◆ GIVEN REQUEST: Every line must be returned precisely as it is written.

◆ GIVEN INFORMATION:
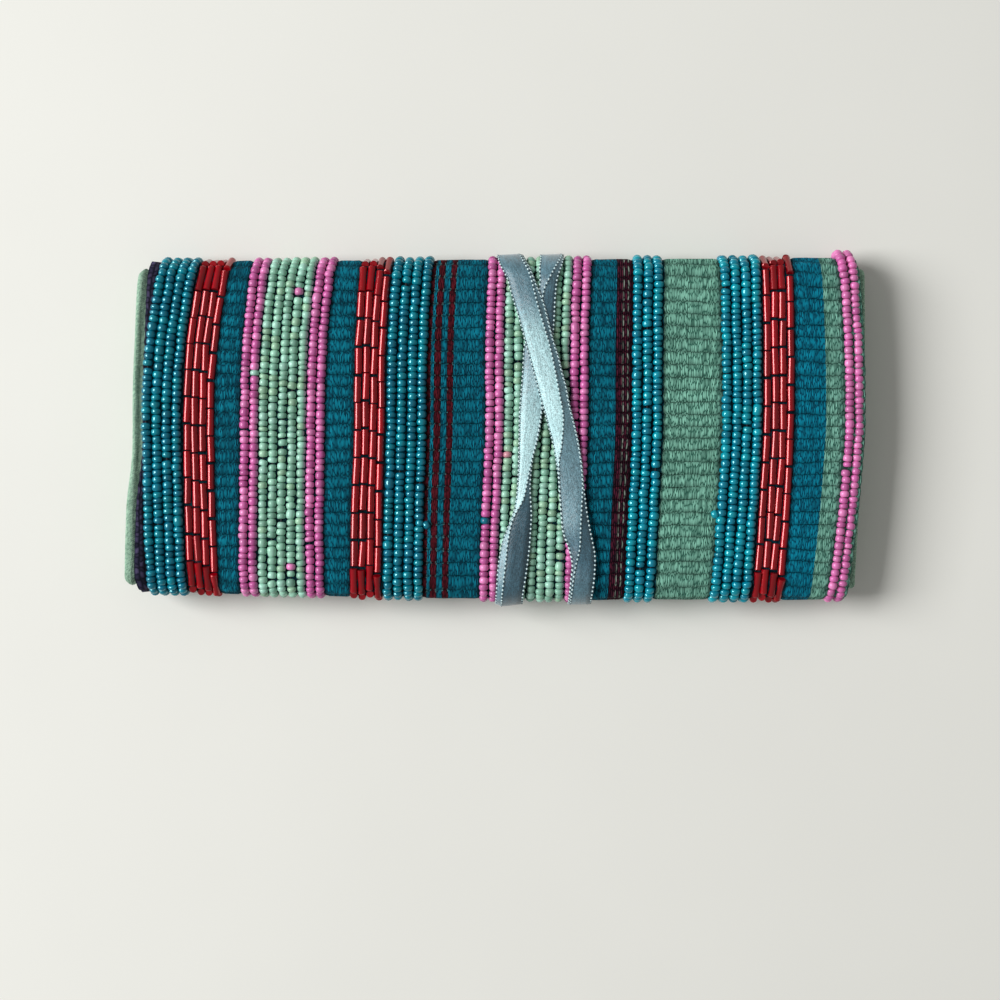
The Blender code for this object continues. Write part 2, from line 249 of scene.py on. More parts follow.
def place(x, along, height):
    """A point of the settled roll, at a height over the sheet's outer face."""
    y, z, out_y, out_z = section(along)
    point = settle(x, y + out_y * height, z + out_z * height) + SHIFT
    point.x += WANDER * noise.noise(Vector((x * 9, along * 28, 1.5)))
    return point


# Colour and node helpers

def tint(red, green, blue):
    """A colour as the eye names it, from 0 to 255, as light values."""
    values = []
    for value in (red, green, blue):
        share = value / 255
        values.append(share / 12.92 if share <= 0.04045 else ((share + 0.055) / 1.055) ** 2.4)
    return (*values, 1.0)


def node(tree, kind, inputs=None, **settings):
    """A shader node with its settings, and its inputs given as values or sockets."""
    made = tree.nodes.new(kind)
    for name, value in settings.items():
        setattr(made, name, value)
    for key, value in (inputs or {}).items():
        if isinstance(value, bpy.types.NodeSocket):
            tree.links.new(value, made.inputs[key])
        else:
            made.inputs[key].default_value = value
    return made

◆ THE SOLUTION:
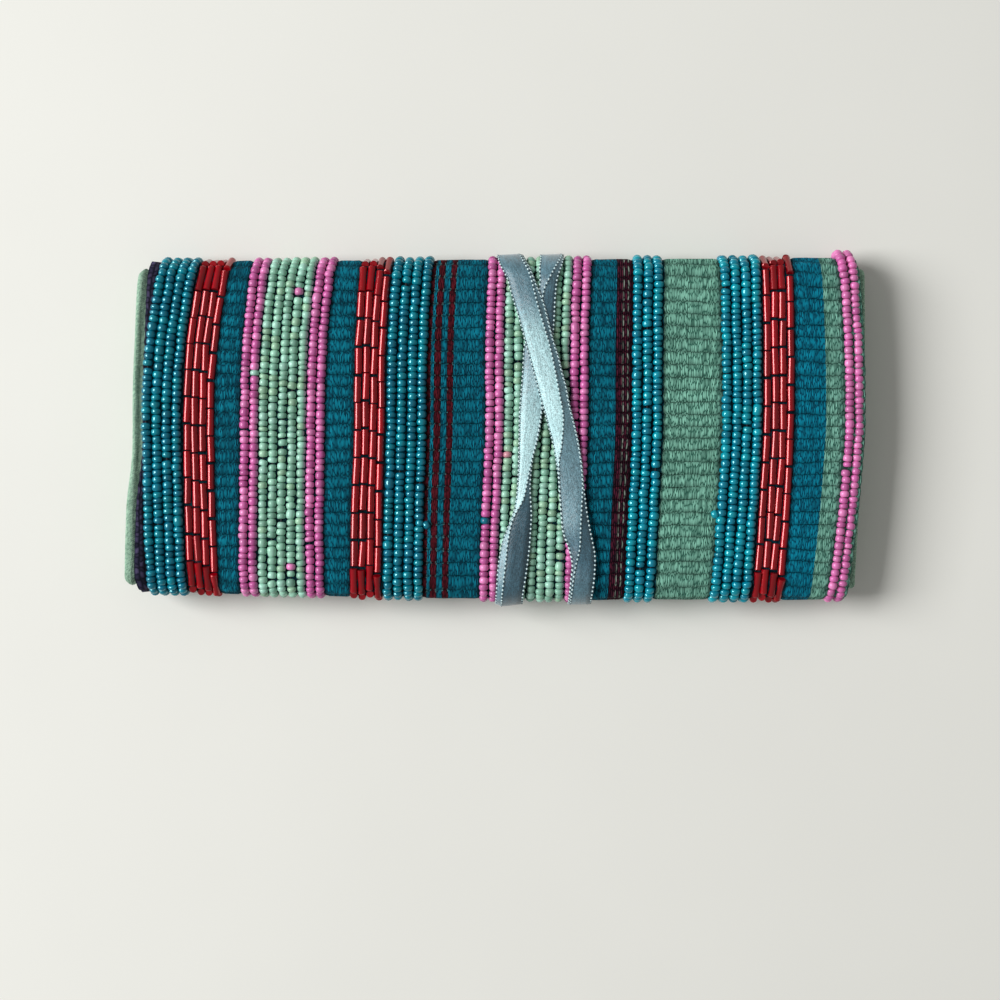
The Blender code for this object continues. Write part 2, from line 249 of scene.py on. More parts follow.
def place(x, along, height):
    """A point of the settled roll, at a height over the sheet's outer face."""
    y, z, out_y, out_z = section(along)
    point = settle(x, y + out_y * height, z + out_z * height) + SHIFT
    point.x += WANDER * noise.noise(Vector((x * 9, along * 28, 1.5)))
    return point


# Colour and node helpers

def tint(red, green, blue):
    """A colour as the eye names it, from 0 to 255, as light values."""
    values = []
    for value in (red, green, blue):
        share = value / 255
        values.append(share / 12.92 if share <= 0.04045 else ((share + 0.055) / 1.055) ** 2.4)
    return (*values, 1.0)


def node(tree, kind, inputs=None, **settings):
    """A shader node with its settings, and its inputs given as values or sockets."""
    made = tree.nodes.new(kind)
    for name, value in settings.items():
        setattr(made, name, value)
    for key, value in (inputs or {}).items():
        if isinstance(value, bpy.types.NodeSocket):
            tree.links.new(value, made.inputs[key])
        else:
            made.inputs[key].default_value = value
    return made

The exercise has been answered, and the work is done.